**Record list**:

:::::

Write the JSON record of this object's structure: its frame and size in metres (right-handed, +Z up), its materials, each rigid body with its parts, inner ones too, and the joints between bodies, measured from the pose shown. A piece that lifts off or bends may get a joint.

:::::

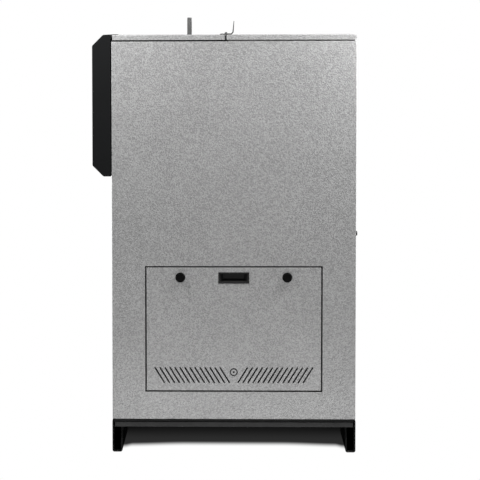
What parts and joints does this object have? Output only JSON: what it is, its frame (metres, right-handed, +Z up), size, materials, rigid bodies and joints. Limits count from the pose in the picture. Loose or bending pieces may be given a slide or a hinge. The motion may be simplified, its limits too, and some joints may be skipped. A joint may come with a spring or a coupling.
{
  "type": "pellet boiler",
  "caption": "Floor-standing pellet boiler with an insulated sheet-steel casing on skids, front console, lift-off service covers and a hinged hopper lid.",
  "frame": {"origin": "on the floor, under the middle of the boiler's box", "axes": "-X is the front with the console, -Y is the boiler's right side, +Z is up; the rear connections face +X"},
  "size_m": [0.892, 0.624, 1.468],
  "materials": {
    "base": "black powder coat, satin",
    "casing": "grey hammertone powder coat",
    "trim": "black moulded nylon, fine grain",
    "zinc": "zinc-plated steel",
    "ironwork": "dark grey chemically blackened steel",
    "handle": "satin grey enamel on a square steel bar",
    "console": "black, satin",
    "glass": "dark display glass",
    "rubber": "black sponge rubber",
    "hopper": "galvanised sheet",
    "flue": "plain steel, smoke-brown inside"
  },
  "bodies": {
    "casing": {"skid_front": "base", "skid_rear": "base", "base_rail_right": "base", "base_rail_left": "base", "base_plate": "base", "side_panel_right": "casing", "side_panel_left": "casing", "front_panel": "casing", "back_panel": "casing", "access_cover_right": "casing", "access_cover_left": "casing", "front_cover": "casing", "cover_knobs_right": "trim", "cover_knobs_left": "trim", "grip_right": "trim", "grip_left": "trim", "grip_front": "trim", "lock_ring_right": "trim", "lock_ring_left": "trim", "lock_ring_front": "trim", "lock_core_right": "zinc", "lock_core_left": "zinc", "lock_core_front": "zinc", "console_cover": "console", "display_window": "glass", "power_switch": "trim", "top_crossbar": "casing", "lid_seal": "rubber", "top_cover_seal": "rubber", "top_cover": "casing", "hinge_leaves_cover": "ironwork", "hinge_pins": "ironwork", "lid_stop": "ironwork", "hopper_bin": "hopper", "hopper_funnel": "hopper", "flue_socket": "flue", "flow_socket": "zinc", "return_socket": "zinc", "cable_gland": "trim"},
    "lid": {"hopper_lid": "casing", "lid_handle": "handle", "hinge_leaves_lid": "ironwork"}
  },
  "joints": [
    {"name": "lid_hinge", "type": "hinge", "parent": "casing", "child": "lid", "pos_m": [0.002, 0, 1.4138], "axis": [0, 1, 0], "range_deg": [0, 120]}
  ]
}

:::::

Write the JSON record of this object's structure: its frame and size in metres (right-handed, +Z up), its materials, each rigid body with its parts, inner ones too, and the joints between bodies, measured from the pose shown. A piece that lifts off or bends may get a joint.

:::::

Return only the number of lines in the preceding records that contain the string "with".

5